Noch eine Karrierefrage

Auch bei den Führern einer Kulturnation (SZ, 29.1.) grassiert die Sorge um den Arbeitsplatz. Genauer gesagt liefern sich zwei von ihnen ein unwürdiges Duell (ebd.) um selbigen. Der jetzige Inhaber des Staatspräsidentenamtes Sarkozy betreibt als Nebenkläger einen Strafgerichtsprozess gegen den ehemaligen französische Premierminister Villepin mit dem Vorwurf der Komplizenschaft verleumderischer Denunziation, Gebrauchs gefälschter Urkunden, Vertrauensmissbrauch und Hehlerei mit Diebesgut (Le Monde, 29.1.). Der seinerseits will Sarkozy bei der nächsten Wahl seinen Job streitig machen mit einem Wiederaufstieg, der ihn womöglich bis in den Elysée-Palast führen wird (SZ, 29.1.). Da der von beiden umworbene Arbeitsplatz nicht nur ziemlich einmalig ist, sondern auch über einen unwidersprechlichen Kitzel verfügt, nämlich den einer Macht, wie sie selbst der US-Präsident kaum kennt, ergibt sich der giftige Kampf der beiden unversöhnlichen Männer mit den dazugehörigen Ingredienzen wie Hass, Intrigen und Winkelzügen (ebda.) gewissermaßen wie von selber.

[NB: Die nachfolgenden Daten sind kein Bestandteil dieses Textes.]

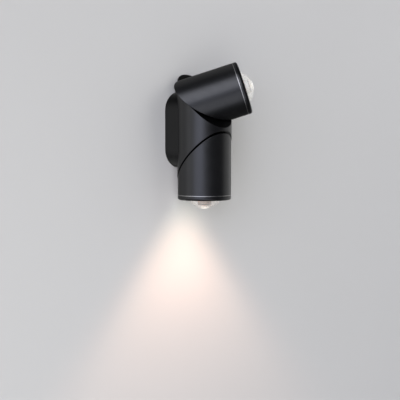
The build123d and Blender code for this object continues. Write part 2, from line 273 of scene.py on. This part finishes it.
def acrylic(name, origin, axis, side, groove_shade_colour, heart, lit, start=43.2):
    # clear acrylic collimator: a band of painted shade darkens its grooved rim, and its front glows with the
    # light source behind it, which on the unlit upper head is painted light
    m, nt, p = new_mat(name)
    v = coords(nt)
    h, r = along(nt, origin, axis)
    # painted shade: darker band across the groove
    groove_shade_mask = maths(nt, "MULTIPLY", soft_step(nt, h, 42.3, 42.8), soft_step(nt, h, 43.7, 43.3))
    front = maths(nt, "MULTIPLY", soft_step(nt, r, 5.0, 4.2), soft_step(nt, h, start, start + 0.3))
    base = ramp(nt, noise(nt, v, 260, 3), [(0.3, tuple(c * 0.88 for c in side)), (0.7, side)])
    for fac, col in ((groove_shade_mask, groove_shade_colour), (front, heart)):
        mx = node(nt, "ShaderNodeMix", data_type="RGBA")
        nt.links.new(fac, mx.inputs[0])
        nt.links.new(base, mx.inputs[6])
        mx.inputs[7].default_value = (*col, 1)
        base = mx.outputs[2]
    nt.links.new(base, p.inputs["Base Color"])
    nt.links.new(remap(nt, noise(nt, v, 700, 2), 0.12, 0.2, 0.3, 0.7), p.inputs["Roughness"])
    p.inputs["Emission Color"].default_value = (*heart, 1)
    nt.links.new(maths(nt, "MULTIPLY", front, lit), p.inputs["Emission Strength"])
    p.inputs["Subsurface Weight"].default_value = 0.25
    p.inputs["Subsurface Scale"].default_value = 0.002
    p.inputs["IOR"].default_value = 1.49
    return m


def glow(name, colour, strength):
    m, nt, p = new_mat(name)
    v = coords(nt)
    n = noise(nt, v, 1800, 2)
    nt.links.new(ramp(nt, n, [(0.3, tuple(c * 0.9 for c in colour)), (0.7, colour)]), p.inputs["Base Color"])
    p.inputs["Emission Color"].default_value = (*colour, 1)
    p.inputs["Emission Strength"].default_value = strength
    p.inputs["Roughness"].default_value = 0.35
    return m


M = {
    "black_paint": black_coat("black_coat"),
    "satin_ring": metal("turned_aluminium", (0.41, 0.405, 0.395), 0.46, scale=1200),
    "steel": metal("plated_steel", (0.56, 0.57, 0.58), 0.30),
    "zinc_steel": metal("zinc_sheet", (0.60, 0.61, 0.62), 0.38, scale=140, spread=0.16),
    "brass": metal("brass", (0.78, 0.58, 0.26), 0.28),
    "raw_aluminium": metal("aluminium", (0.74, 0.75, 0.76), 0.32),
    "nylon": plastic("nylon_black", (0.012, 0.012, 0.013), 0.55),
    "board_white": plastic("board_white", (0.80, 0.80, 0.78), 0.30),
    "phosphor": glow("phosphor", (1.0, 0.86, 0.66), 3.0),
    "holder_plastic": plastic("holder_white", (0.72, 0.71, 0.69), 0.45),
    "clear_silicone": plastic("silicone_milky", (0.74, 0.74, 0.72), 0.5),
    "silicone": plastic("rubber_black", (0.02, 0.02, 0.02), 0.7, spread=0.15),
    "lead_sleeve": plastic("sleeve_white", (0.78, 0.77, 0.74), 0.5),
    "driver_case": plastic("driver_white", (0.76, 0.76, 0.74), 0.45),
    "terminal_plastic": plastic("terminal_grey", (0.62, 0.62, 0.60), 0.4),
}
V_UP = Vector((0.6538, -0.6903, 0.3095))        # the heads' directions at rest
V_LO = Vector((0, 0, -1))
OWN = {
    "centre_body": black_coat("black_coat_body", shaded_cut_normals=((0, -S, S), (0, -S, -S))),
    "upper_head_shell": black_coat("black_coat_upper", shaded_cut_normals=((0, S, -S),)),
    "lower_head_shell": black_coat("black_coat_lower", shaded_cut_normals=((0, S, S),)),
    # painted shade: only the upper bezel gets the duller lip; the lower bezel keeps the plain coat
    "upper_bezel": black_coat("black_coat_lip_painted_shade", lip=(CUP, V_UP)),
    # painted shade: the backplate gets a darker, less glossy copy of the coat, standing in for the wall's
    # shade around it
    "backplate": black_coat("black_coat_plate_painted_shade", base=(0.0044, 0.0044, 0.0044), gloss=0.24),
    # painted light: the upper lamp casts no beam, yet its cover glows all over and brightly at the tip,
    # standing in for room light in the dome and a highlight
    "upper_lens": clear_cover("cover_clear_upper_painted_glow", CUP, V_UP, (0.88, 0.87, 0.85), 0.20, 0.26, 0.50, 3.8),
    "lower_lens": clear_cover("cover_clear_lower", CLO, V_LO, (0.90, 0.86, 0.82), 0.14, 0.24, 0.75, 3.4, low=45.9, high=46.4),
    # painted light: the upper collimator glows faintly though its lamp casts no light
    "upper_collimator": acrylic("acrylic_upper", CUP, V_UP, (0.84, 0.82, 0.79), (0.36, 0.34, 0.32), (0.88, 0.82, 0.68), 0.12),
    # painted shade: the lower collimator's side is painted brown, standing in for the dark inside of the head
    # seen through the clear acrylic
    "lower_collimator": acrylic("acrylic_lower", CLO, V_LO, (0.30, 0.235, 0.195), (0.14, 0.12, 0.105), (1.0, 0.86, 0.66), 0.45, start=43.75),
}
slots = {s["node"]: s["material_slot"] for s in frame["record"]["subparts"]}
for name, o in frame["nodes"].items():
    m = OWN[name] if name in OWN else M[slots[name]]
    if not o.material_slots:
        o.data.materials.append(m)
    for s in o.material_slots:
        s.material = m

# --------------------------------------------------------------- wall
def plane(name, corners, mat):
    me = bpy.data.meshes.new(name)
    me.from_pydata(corners, [], [tuple(range(len(corners)))])
    o = bpy.data.objects.new(name, me)
    scene.collection.objects.link(o)
    me.materials.append(mat)
    o.visible_glossy = False
    return o


wall_mat, nt, p = new_mat("wall_paint")
v = coords(nt)
nt.links.new(ramp(nt, noise(nt, v, 1.5, 2), [(0.3, (0.56, 0.56, 0.56)), (0.7, (0.60, 0.60, 0.60))]), p.inputs["Base Color"])
p.inputs["Roughness"].default_value = 0.85
bump(nt, p, noise(nt, v, 500, 3), 0.0001, 0.3)
# seen from behind the wall lets the back of the lamp be looked at
geo = nt.nodes.new("ShaderNodeNewGeometry")
tr = nt.nodes.new("ShaderNodeBsdfTransparent")
mix = nt.nodes.new("ShaderNodeMixShader")
out = [n for n in nt.nodes if n.type == "OUTPUT_MATERIAL"][0]
nt.links.new(geo.outputs["Backfacing"], mix.inputs[0])
nt.links.new(p.outputs[0], mix.inputs[1])
nt.links.new(tr.outputs[0], mix.inputs[2])
nt.links.new(mix.outputs[0], out.inputs[0])
W = 3.0
plane("wall", [(-W, 0.0003, -1.2), (W, 0.0003, -1.2), (W, 0.0003, W), (-W, 0.0003, W)], wall_mat)

floor_mat, nt, p = new_mat("floor_pale")
v = coords(nt)
nt.links.new(ramp(nt, noise(nt, v, 2.0, 3), [(0.3, (0.60, 0.60, 0.60)), (0.7, (0.64, 0.64, 0.63))]), p.inputs["Base Color"])
p.inputs["Roughness"].default_value = 0.7
plane("floor", [(-6, -6, -1.2), (6, -6, -1.2), (6, 6, -1.2), (-6, 6, -1.2)], floor_mat)

# ------------------------------------------------------------- lights
# The room is a dark studio with soft pale panels: each row is a panel's
# azimuth, elevation, half width, soft edge (degrees), brightness and colour.
SKY, DAY, PALE = (0.89, 0.96, 1.27), (0.955, 0.98, 1.10), (1.0, 1.0, 1.0)
PANELS = [
    (-60, 28, 6, 27, 3.35, DAY),
    (-40, -32, 6, 26, 1.45, DAY),
    (-71, -2, 4, 24, 1.15, SKY),
    (-54, 0, 2, 16, 0.25, SKY),
    (-100, -4, 6, 32, 0.85, (0.98, 0.99, 1.03)),
    (-140, 0, 8, 34, 0.45, PALE),
    (78, -10, 14, 32, 0.62, PALE),
    (120, 0, 6, 30, 0.05, PALE),
    (160, 8, 6, 30, 0.21, PALE),
    (180, -40, 6, 24, 0.45, PALE),
    (140, 62, 8, 27, 0.23, PALE),
]
ROOM = 0.035
world = bpy.data.worlds.new("studio")
scene.world = world
world.use_nodes = True
nt = world.node_tree
bg = nt.nodes["Background"]
tc = nt.nodes.new("ShaderNodeTexCoord")
total = None
for az, el, inner, edge, level, colour in PANELS:
    a, e = math.radians(az), math.radians(el)
    dot = node(nt, "ShaderNodeVectorMath", operation="DOT_PRODUCT")
    dot.inputs[1].default_value = (math.sin(a) * math.cos(e), -math.cos(a) * math.cos(e), math.sin(e))
    nt.links.new(tc.outputs["Generated"], dot.inputs[0])
    r = node(nt, "ShaderNodeMapRange", interpolation_type="SMOOTHERSTEP")
    r.inputs["From Min"].default_value = math.cos(math.radians(inner + edge))
    r.inputs["From Max"].default_value = math.cos(math.radians(inner))
    r.inputs["To Min"].default_value = 0.0
    r.inputs["To Max"].default_value = level
    nt.links.new(dot.outputs["Value"], r.inputs["Value"])
    tint = node(nt, "ShaderNodeVectorMath", operation="SCALE")
    tint.inputs[0].default_value = colour
    nt.links.new(r.outputs["Result"], tint.inputs["Scale"])
    add = node(nt, "ShaderNodeVectorMath", operation="ADD")
    nt.links.new(tint.outputs["Vector"], add.inputs[0])
    if total is None:
        add.inputs[1].default_value = (ROOM, ROOM, ROOM)
    else:
        nt.links.new(total, add.inputs[1])
    total = add.outputs["Vector"]
# past the wall and floor there is a plain pale backdrop; the panels only light
path = nt.nodes.new("ShaderNodeLightPath")
mx = node(nt, "ShaderNodeMix", data_type="RGBA")
nt.links.new(path.outputs["Is Camera Ray"], mx.inputs[0])
nt.links.new(total, mx.inputs[6])
mx.inputs[7].default_value = (0.52, 0.52, 0.52, 1)
nt.links.new(mx.outputs[2], bg.inputs[0])
bg.inputs[1].default_value = 1.0


def link_light(name, d, loc, target):
    o = bpy.data.objects.new(name, d)
    scene.collection.objects.link(o)
    o.location = loc
    o.rotation_mode = "QUATERNION"
    o.rotation_quaternion = (Vector(target) - Vector(loc)).to_track_quat("-Z", "Y")
    return o


def around(azimuth, elevation, distance):
    a, e = math.radians(azimuth), math.radians(elevation)
    return Vector((math.sin(a) * math.cos(e), -math.cos(a) * math.cos(e), math.sin(e))) * distance


def softbox(name, azimuth, elevation, distance, size, radiance, colour=(1, 1, 1), seen=True):
    # size as seen from the lamp, in degrees; radiance of its face
    w, h = (2 * distance * math.tan(math.radians(s) / 2) for s in size)
    d = bpy.data.lights.new(name, "AREA")
    d.shape = "RECTANGLE"
    d.size, d.size_y = w, h
    d.energy = radiance * math.pi * w * h
    d.color = colour
    o = link_light(name, d, around(azimuth, elevation, distance) + Vector((0, AXIS_Y, 0)), (0, AXIS_Y, 0))
    o.visible_glossy = seen
    return o


WARM = (1.0, 0.984, 0.935)
softbox("room_left", -54, -15, 1.15, (60, 60), 1.68, WARM, seen=False)
softbox("room_right", 42, 34, 1.5, (60, 60), 1.47, WARM, seen=False)

# the lamp's own light on the wall: the lens makes it come from a point
# behind itself, so this lamp isn't shaded by the head it sits in
lit = bpy.data.collections.new("lit_by_lamp")
for o in list(scene.objects):
    if o.name in ("wall", "floor"):
        lit.objects.link(o)


def beam(name, body, half, blend, tilt, watts, colour):
    d = bpy.data.lights.new(name, "SPOT")
    d.spot_size = math.radians(2 * half)
    d.spot_blend = blend
    d.energy = watts
    d.color = colour
    d.shadow_soft_size = 0.008
    d.use_shadow = False
    a = math.radians(tilt)
    loc = Vector((0, AXIS_Y, 0))
    o = link_light(name, d, loc, loc + Vector((0, math.sin(a), -math.cos(a))))
    o.light_linking.receiver_collection = lit
    # the cover lets light out only within about 55 degrees of the head's axis
    d.use_nodes = True
    lnt = d.node_tree
    em = [n for n in lnt.nodes if n.type == "EMISSION"][0]
    ltc = lnt.nodes.new("ShaderNodeTexCoord")
    dot = node(lnt, "ShaderNodeVectorMath", operation="DOT_PRODUCT")
    dot.inputs[1].default_value = tuple(o.rotation_quaternion.inverted() @ V_LO)
    lnt.links.new(ltc.outputs["Normal"], dot.inputs[0])
    lnt.links.new(soft_step(lnt, dot.outputs["Value"], math.cos(math.radians(60)), math.cos(math.radians(50))),
                  em.inputs["Strength"])
    o.parent = frame["bodies"][body]
    o.matrix_parent_inverse = frame["bodies"][body].matrix_world.inverted()
    o.visible_glossy = False
    return o


beam("beam_wide", "lower_head", 58.5, 0.225, -40, 3.96, (1.0, 0.581, 0.416))
beam("beam_core", "lower_head", 35.6, 0.042, -15, 0.349, (0.83, 1.0, 0.754))

# faint spill from the lit cover, all round it
d = bpy.data.lights.new("cover_spill", "POINT")
d.energy = 0.014
d.color = (1.0, 0.86, 0.74)
d.shadow_soft_size = 0.006
d.use_shadow = False
spill = link_light("cover_spill", d, CLO + V_LO * 0.049 + Vector((-0.012, -0.016, 0)), CLO + V_LO)
spill.light_linking.receiver_collection = lit
spill.parent = frame["bodies"]["lower_head"]
spill.matrix_parent_inverse = frame["bodies"]["lower_head"].matrix_world.inverted()
spill.visible_glossy = False

scene.view_settings.view_transform = "Standard"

So kommt man als wählender Franzose demnächst möglicherweise in den Genuss der Wahl, ob man eher Geschmack an der Rachsucht des einen findet – Ich werde die Verantwortlichen an den Fleischerhaken hängen (Sarkozy, ebd.) – oder mehr am Rachedurst des anderen -Sarkozy will mich zerfetzen. (Villepin, Le Monde, 29.1.)